The exercise. Copy out the line that contains "The Blender code", the line that contains "wire and welds.", and every line between them, exactly, and nothing else.
# Start of The data
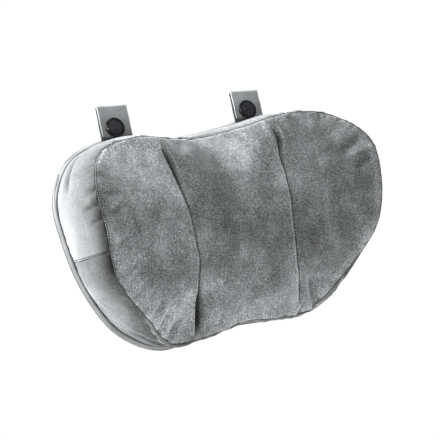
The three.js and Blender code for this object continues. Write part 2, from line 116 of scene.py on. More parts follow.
def make_camera():
    turn, rise, roll = (math.radians(CAMERA[k]) for k in ("turn", "rise", "roll"))
    back = Vector((
        -math.sin(turn) * math.cos(rise), -math.cos(turn) * math.cos(rise), math.sin(rise),
    ))
    level_right = Vector((math.cos(turn), -math.sin(turn), 0))
    level_up = level_right.cross(-back)
    right = level_right * math.cos(roll) - level_up * math.sin(roll)
    up = level_right * math.sin(roll) + level_up * math.cos(roll)
    data = bpy.data.cameras.new("camera")
    data.lens = CAMERA["lens"]
    data.sensor_width = 36
    data.clip_start = 0.01
    camera = bpy.data.objects.new("camera", data)
    bpy.context.scene.collection.objects.link(camera)
    place = Matrix((right, up, back)).transposed().to_4x4()
    place.translation = (Vector(CAMERA_TARGET) + back * CAMERA["distance"]) * MM
    camera.matrix_world = place
    bpy.context.scene.camera = camera


make_camera()

# ---------------------------------------------------------------- numbers


def smooth(t):
    """0 below 0, 1 above 1 and an easy turn between them."""
    t = np.clip(t, 0, 1)
    return t * t * (3 - 2 * t)


def bump(distance, width):
    return np.exp(-((distance / width) ** 2))


def unit(vectors):
    return vectors / np.maximum(np.linalg.norm(vectors, axis=-1, keepdims=True), 1e-9)


def arc_length(line):
    """Distance along a line of points from its start."""
    steps = np.linalg.norm(np.diff(line, axis=0), axis=1)
    return np.concatenate([[0], np.cumsum(steps)])


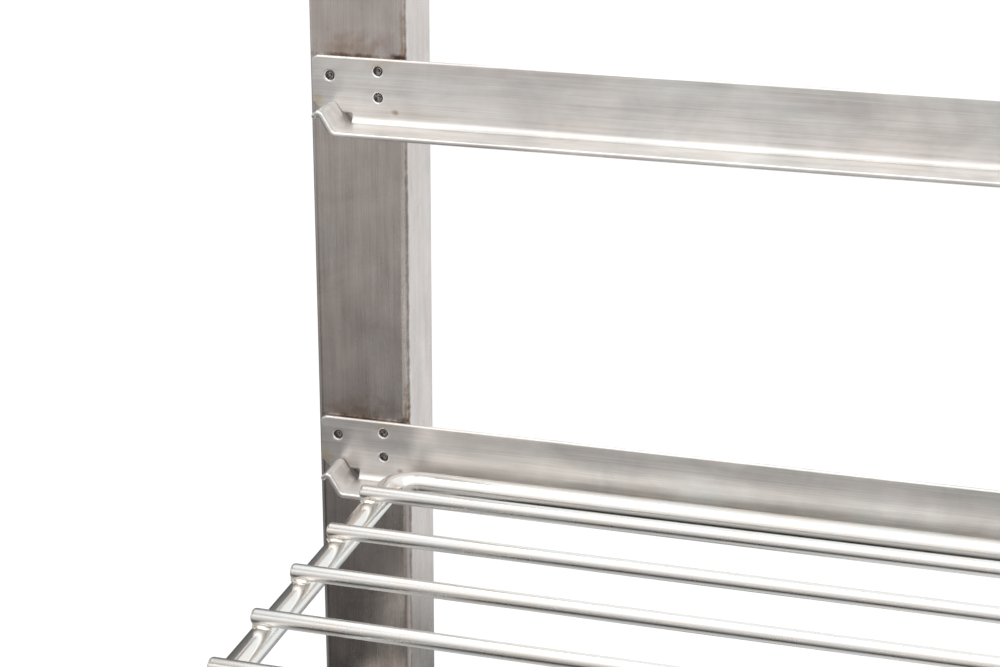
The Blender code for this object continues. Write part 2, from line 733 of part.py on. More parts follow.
for side_label in SIDES:
    upright(side_label)
    for end_label in ("top", "bottom"):
        end_bracket(side_label, end_label)
    for lug_label in LUG_HEIGHTS:
        hinge_lug(side_label, lug_label)
    support(side_label)
    hinge_keeper(side_label)
    keeper_rivets(side_label)
    for level_label in RAIL_TOPS:
        rail_rivets(level_label, side_label)

rails = {level_label: rail(level_label) for level_label in RAIL_TOPS}
keeper_holes = keeper_rivet_places(-1) + keeper_rivet_places(1)
shelf_rail_holes = hole_cutters("cut_shelf_keepers", keeper_holes, POP_HOLE, PLATE_FRONT)
boolean(rails["shelf"], "DIFFERENCE", shelf_rail_holes)
stow_latch(rails["top"])

shelf_frame()
shelf_rods()
shelf_centre_bar()
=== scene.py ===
"""Looks of the wall mounted fold down drying rack: finely built sheet, tube, wire and welds.

Metres. X = 0 is the middle of the rack, Y = 0 the wall plane, Z = 0 the uprights' lower ends.
"""

import json
import math
import random

import bmesh
import bpy
from mathutils import Matrix, Quaternion, Vector
from mathutils.geometry import tessellate_polygon


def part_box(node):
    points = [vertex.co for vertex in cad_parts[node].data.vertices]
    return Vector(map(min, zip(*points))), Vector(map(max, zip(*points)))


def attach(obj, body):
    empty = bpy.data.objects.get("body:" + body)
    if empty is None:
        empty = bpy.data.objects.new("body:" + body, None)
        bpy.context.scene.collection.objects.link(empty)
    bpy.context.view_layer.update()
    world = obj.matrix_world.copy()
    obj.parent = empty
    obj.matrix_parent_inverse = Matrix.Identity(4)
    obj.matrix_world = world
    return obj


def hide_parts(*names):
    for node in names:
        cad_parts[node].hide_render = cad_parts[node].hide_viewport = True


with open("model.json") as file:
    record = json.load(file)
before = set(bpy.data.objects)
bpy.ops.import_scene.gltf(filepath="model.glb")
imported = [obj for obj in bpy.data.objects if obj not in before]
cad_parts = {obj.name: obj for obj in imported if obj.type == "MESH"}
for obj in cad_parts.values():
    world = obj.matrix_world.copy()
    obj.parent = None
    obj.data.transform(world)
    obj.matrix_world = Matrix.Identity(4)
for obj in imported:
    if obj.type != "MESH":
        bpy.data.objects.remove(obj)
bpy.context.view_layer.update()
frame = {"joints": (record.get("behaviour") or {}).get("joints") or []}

SIDES = {"left": -1, "right": 1}
LEVELS = ("shelf", "middle", "top")
EDGE = 0.00025


# ---- node materials
def color_ramp(tree, source, stops):
    made = tree.nodes.new("ShaderNodeValToRGB")
    elements = made.color_ramp.elements
    while len(elements) < len(stops):
        elements.new(0.5)
    for element, (place, color) in zip(elements, stops):
        element.position = place
        element.color = (*color, 1.0)
    tree.links.new(source, made.inputs["Fac"])
    return made.outputs["Color"]


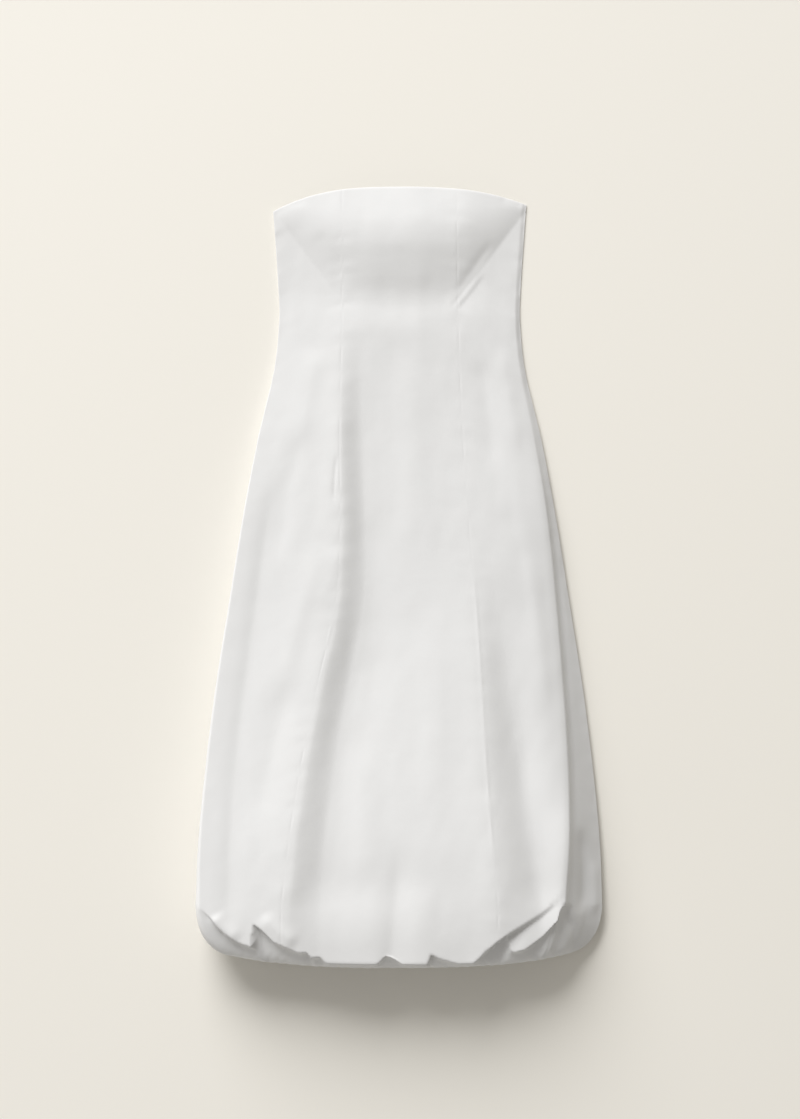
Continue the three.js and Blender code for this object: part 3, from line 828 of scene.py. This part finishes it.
def panel_object(name, side, low, high):
    """The outer face of one panel as a mesh, with its own lengths as texture coordinates."""
    first, last = (int(np.argmin(np.abs(ACROSS[side] - edge))) for edge in (low, high))
    points = CLOTH_POINTS[side][:, first : last + 1]
    normals = outward(CLOTH_POINTS[side], side)[:, first : last + 1]
    points = np.concatenate([neck_rows(points, normals), points])
    rows, wide = points.shape[:2]
    index = np.arange(rows * wide).reshape(rows, wide)
    corners = [index[:-1, :-1], index[1:, :-1], index[1:, 1:], index[:-1, 1:]]
    faces = np.stack(corners if side == "front" else corners[::-1], axis=-1).reshape(-1, 4)
    mesh = bpy.data.meshes.new(name)
    mesh.from_pydata((points.reshape(-1, 3) * MM).tolist(), [], faces.tolist())
    width_mm, length_mm = lengths(points, 1), lengths(points, 0)
    width_mm = width_mm - width_mm[:, -1:] / 2
    flat = np.stack([width_mm, length_mm], axis=-1).reshape(-1, 2) * MM
    layer = mesh.uv_layers.new(name=CLOTH_MAP)
    layer.data.foreach_set("uv", flat[faces.reshape(-1)].astype(np.float32).ravel())
    mesh.polygons.foreach_set("use_smooth", [True] * len(faces))
    sharpen_border(mesh, rows, wide)
    piece = bpy.data.objects.new("cloth_" + name, mesh)
    bpy.context.scene.collection.objects.link(piece)
    shell = piece.modifiers.new("thickness", "SOLIDIFY")
    shell.thickness = THICKNESS * MM
    shell.offset = -1
    area = float(sum(face.area for face in mesh.polygons))
    cut = (float(width_mm.max() - width_mm.min()) * MM, float(length_mm.max()) * MM)
    return piece, cut, area


DRESS = {name: panel_object(name, side, low, high) for name, side, low, high in PANELS}
for name, (piece, cut, area) in DRESS.items():
    print(name, "cut", [round(size, 3) for size in cut], "m, area", round(area, 3), "m2")

# %% [markdown]
# ## Materials from sums
#
# A material is a small network of nodes. Wiring them one by one is slow to write and hard to read,
# so a socket is wrapped in a class that knows how to add and multiply. A line such as
# `0.8 + blotch * 0.12` then adds its Math nodes by itself.

# %% A socket that can be used like a number


class Wire:
    """An output socket of a material's node tree, or a bare tree to start from."""

    def __init__(self, tree, socket=None):
        self.tree = tree
        self.socket = socket

    def node(self, kind, settings=None, inputs=None, output=0):
        """Adds a node: its settings come first, then values or wires for its sockets."""
        made = self.tree.nodes.new(kind)
        for name, value in (settings or {}).items():
            setattr(made, name, value)
        for key, value in (inputs or {}).items():
            if isinstance(value, Wire):
                self.tree.links.new(value.socket, made.inputs[key])
            else:
                made.inputs[key].default_value = value
        return Wire(self.tree, made.outputs[output])

    def math(self, operation, first, second=0.0):
        return self.node("ShaderNodeMath", {"operation": operation}, {0: first, 1: second})

    def __add__(self, other):
        return self.math("ADD", self, other)

    def __radd__(self, other):
        return self.math("ADD", other, self)

    def __mul__(self, other):
        return self.math("MULTIPLY", self, other)

    def __rmul__(self, other):
        return self.math("MULTIPLY", other, self)

    def sine(self):
        return self.math("SINE", self)


def noise(vector, scale, detail):
    """Smooth noise between 0 and 1, in swells of about 1 / scale."""
    inputs = {"Vector": vector, "Scale": scale, "Detail": detail}
    return vector.node("ShaderNodeTexNoise", {}, inputs, "Fac")


def bump(height, strength, distance, under=None):
    """A Bump node over a height, on top of another one where that is given."""
    inputs = {"Strength": strength, "Distance": distance, "Height": height}
    if under is not None:
        inputs["Normal"] = under
    return height.node("ShaderNodeBump", {}, inputs)


def new_material(name, constants):
    """A material with constants on its shader, its tree as a Wire, and that shader."""
    material = bpy.data.materials.new(name)
    material.use_nodes = True
    shader = material.node_tree.nodes["Principled BSDF"]
    for socket, value in constants.items():
        shader.inputs[socket].default_value = value
    return material, Wire(material.node_tree), shader


def feed(shader, name, wire):
    """Links a wire to one of the shader's sockets."""
    wire.tree.links.new(wire.socket, shader.inputs[name])


print("helpers ready: a socket class, noise, bump and material")

# %% [markdown]
# ## White cotton poplin
#
# Poplin is a plain weave: threads go over and under each other, about four to the millimetre. They
# vary in thickness, which makes faint streaks along both directions. The colour is nearly one white,
# a little uneven, and the surface is matt with a soft fuzz. All of this is measured along the cloth,
# in its own coordinates, so that the threads follow each panel over its folds.

# %% The cotton material
# All lengths of a material are in metres, and scales are per metre. Two threads make one repeat
WEAVE_REPEAT = 0.00045
STREAKS = [(1400, 30, 1), (30, 1400, 1)]
CRUMPLE = {"scale": 38.0, "detail": 4.0}
BLOTCH = {"scale": 9.0, "detail": 3.0}
STREAK_DETAIL = 2.0
WHITE = (0.708, 0.708, 0.708, 1)
WHITE_SHADE = (0.688, 0.688, 0.691, 1)
# The shares of blotches and streaks in the colour, and of the weave in the relief of the threads
BLOTCH_SHARE = 0.6
STREAK_SHARE = 0.2
WEAVE_SHARE = 0.5
THREAD_BUMP = {"strength": 0.35, "distance": 0.00004}
CRUMPLE_BUMP = {"strength": 0.6, "distance": 0.0005}
ROUGH_LEAST = 0.8
ROUGH_VARIES = 0.12
COTTON_SURFACE = {"Sheen Weight": 0.12, "Sheen Roughness": 0.5, "Specular IOR Level": 0.25}
# The Mix node's sockets for its factor and two colours, and for the mixed colour, by their place
MIX_INPUTS = (0, 6, 7)
MIX_RESULT = 2


def cotton():
    """White poplin, with its weave, its streaks and a soft crumple."""
    material, graph, shader = new_material("white_cotton_poplin", COTTON_SURFACE)
    cloth = graph.node("ShaderNodeUVMap", {"uv_map": CLOTH_MAP})
    u = graph.node("ShaderNodeSeparateXYZ", inputs={0: cloth})
    v = Wire(graph.tree, u.socket.node.outputs[1])
    turns = 2 * math.pi / WEAVE_REPEAT
    weave = (u * turns).sine() * (v * turns).sine()

    def streaks(stretch):
        scaled = graph.node("ShaderNodeVectorMath", {"operation": "MULTIPLY"}, {0: cloth, 1: stretch})
        return noise(scaled, 1.0, STREAK_DETAIL)

    threads = streaks(STREAKS[0]) + streaks(STREAKS[1])
    crumple = noise(cloth, **CRUMPLE)
    blotch = noise(cloth, **BLOTCH)
    white_share = blotch * BLOTCH_SHARE + threads * STREAK_SHARE
    mixed = dict(zip(MIX_INPUTS, (white_share, WHITE_SHADE, WHITE)))
    colour = graph.node("ShaderNodeMix", {"data_type": "RGBA"}, mixed, MIX_RESULT)
    fine = bump(weave * WEAVE_SHARE + threads, **THREAD_BUMP)
    feed(shader, "Base Color", colour)
    feed(shader, "Normal", bump(crumple, under=fine, **CRUMPLE_BUMP))
    feed(shader, "Roughness", ROUGH_LEAST + blotch * ROUGH_VARIES)
    return material


COTTON = cotton()
for piece, _, _ in DRESS.values():
    piece.data.materials.append(COTTON)
print("material:", COTTON.name)

# %% [markdown]
# ## Each panel takes the place of its solid
#
# Every panel rides on the one body of the dress and takes the place of its solid, which is hidden.

for name, side, _, _ in PANELS:
    piece, cut, area = DRESS[name]
    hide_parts(name)
    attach(piece, "root")
print("panels declared:", len(DRESS))

# %% [markdown]
# ## The floor
#
# The dress lies on a pale, warm, matt surface. A large plane does it: with nothing else near, its
# own edge is never seen, and a trace of grain keeps it from looking like paper.

# %% A pale floor
# Sizes of the floor are in metres
FLOOR_SIZE = 14.0
FLOOR_DROP = 0.0004
FLOOR_COLOUR = (0.815, 0.79, 0.735, 1)
FLOOR_SURFACE = {"Base Color": FLOOR_COLOUR, "Roughness": 0.9, "Specular IOR Level": 0.1}
GRAIN = {"scale": 300.0, "detail": 2.0}
GRAIN_BUMP = {"strength": 0.1, "distance": 0.0004}


def pale_floor():
    """A large plane just under the dress."""
    bpy.ops.mesh.primitive_plane_add(size=FLOOR_SIZE, location=(0, 0, -FLOOR_DROP))
    floor = bpy.context.object
    floor.name = "floor"
    material, graph, shader = new_material("pale_floor", FLOOR_SURFACE)
    place = graph.node("ShaderNodeTexCoord", output="Object")
    feed(shader, "Normal", bump(noise(place, **GRAIN), **GRAIN_BUMP))
    floor.data.materials.append(material)
    return floor


FLOOR = pale_floor()
print("floor at", round(FLOOR.location.z / MM, 2), "mm")

# %% [markdown]
# ## The camera
#
# The picture was taken from straight above with a long lens, so nothing leans outwards. A camera
# without perspective would do too. A real one that stands far away is nearer to how the picture was
# taken, and its lens follows from how many millimetres of the dress one pixel shows.

# %% Camera straight above
IMAGE_WIDTH, IMAGE_HEIGHT = 800, 1119
MM_PER_PIXEL = 1.5
MIDDLE_PIXEL = (399.5, 577.5)
# The height and how far it sees are in metres, the sensor in millimetres
CAMERA_HEIGHT = 8.0
SEES_TO = 50.0
SENSOR = 36.0


def look_down():
    """A camera that looks straight down at the middle of the picture."""
    data = bpy.data.cameras.new("camera")
    camera = bpy.data.objects.new("camera", data)
    bpy.context.scene.collection.objects.link(camera)
    off_x = (IMAGE_WIDTH / 2 - MIDDLE_PIXEL[0]) * MM_PER_PIXEL * MM
    off_y = (MIDDLE_PIXEL[1] - IMAGE_HEIGHT / 2) * MM_PER_PIXEL * MM
    camera.location = (off_x, off_y, CAMERA_HEIGHT)
    data.sensor_fit = "VERTICAL"
    data.sensor_height = SENSOR
    data.lens = SENSOR * CAMERA_HEIGHT / (IMAGE_HEIGHT * MM_PER_PIXEL * MM)
    data.clip_end = SEES_TO
    bpy.context.scene.camera = camera
    return camera


CAMERA = look_down()
print("lens:", round(CAMERA.data.lens), "mm on a", SENSOR, "mm sensor")

# %% [markdown]
# ## The light
#
# One large soft lamp stands at the upper left, which is why the folds are dark on their right and
# the shadow lies below the hem and to the right. A single lamp would leave that shadow black, so an
# even sky fills it. Two weak lamps help: a small one nearer the dress adds a little shape to the
# folds, and one low at the lower left stands for the light that comes back from the room.

# %% Soft light from the upper left
# Each lamp's place and size in metres, and its power in watts
LAMPS = {
    "key": ((-7.1, 16.2, 9.5), 15.0, 5600.0),
    "fill": ((-1.0, 1.4, 2.0), 1.4, 5.0),
    "bounce": ((-2.2, -2.6, 1.0), 2.0, 10.0),
}
SKY = 0.37
SKY_COLOUR = (1.0, 0.97, 0.91, 1)


def soft_light(name, place, size, power):
    """A round lamp that points at the middle of the dress."""
    data = bpy.data.lights.new(name, "AREA")
    data.shape = "DISK"
    data.size = size
    data.energy = power
    lamp = bpy.data.objects.new(name, data)
    bpy.context.scene.collection.objects.link(lamp)
    lamp.location = place
    to_dress = -lamp.location
    lamp.rotation_euler = to_dress.to_track_quat("-Z", "Y").to_euler()


def even_sky():
    """The same light from everywhere."""
    world = bpy.data.worlds.new("sky")
    bpy.context.scene.world = world
    world.use_nodes = True
    background = world.node_tree.nodes["Background"]
    background.inputs["Color"].default_value = SKY_COLOUR
    background.inputs["Strength"].default_value = SKY


for name, (place, size, power) in LAMPS.items():
    soft_light(name, place, size, power)
even_sky()
bpy.context.scene.view_settings.view_transform = "Standard"
print("lamps:", ", ".join(LAMPS), "and an even sky of", SKY)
# End of The data
Final answer.
The Blender code for this object continues. Write part 2, from line 733 of part.py on. More parts follow.
for side_label in SIDES:
    upright(side_label)
    for end_label in ("top", "bottom"):
        end_bracket(side_label, end_label)
    for lug_label in LUG_HEIGHTS:
        hinge_lug(side_label, lug_label)
    support(side_label)
    hinge_keeper(side_label)
    keeper_rivets(side_label)
    for level_label in RAIL_TOPS:
        rail_rivets(level_label, side_label)

rails = {level_label: rail(level_label) for level_label in RAIL_TOPS}
keeper_holes = keeper_rivet_places(-1) + keeper_rivet_places(1)
shelf_rail_holes = hole_cutters("cut_shelf_keepers", keeper_holes, POP_HOLE, PLATE_FRONT)
boolean(rails["shelf"], "DIFFERENCE", shelf_rail_holes)
stow_latch(rails["top"])

shelf_frame()
shelf_rods()
shelf_centre_bar()
=== scene.py ===
"""Looks of the wall mounted fold down drying rack: finely built sheet, tube, wire and welds.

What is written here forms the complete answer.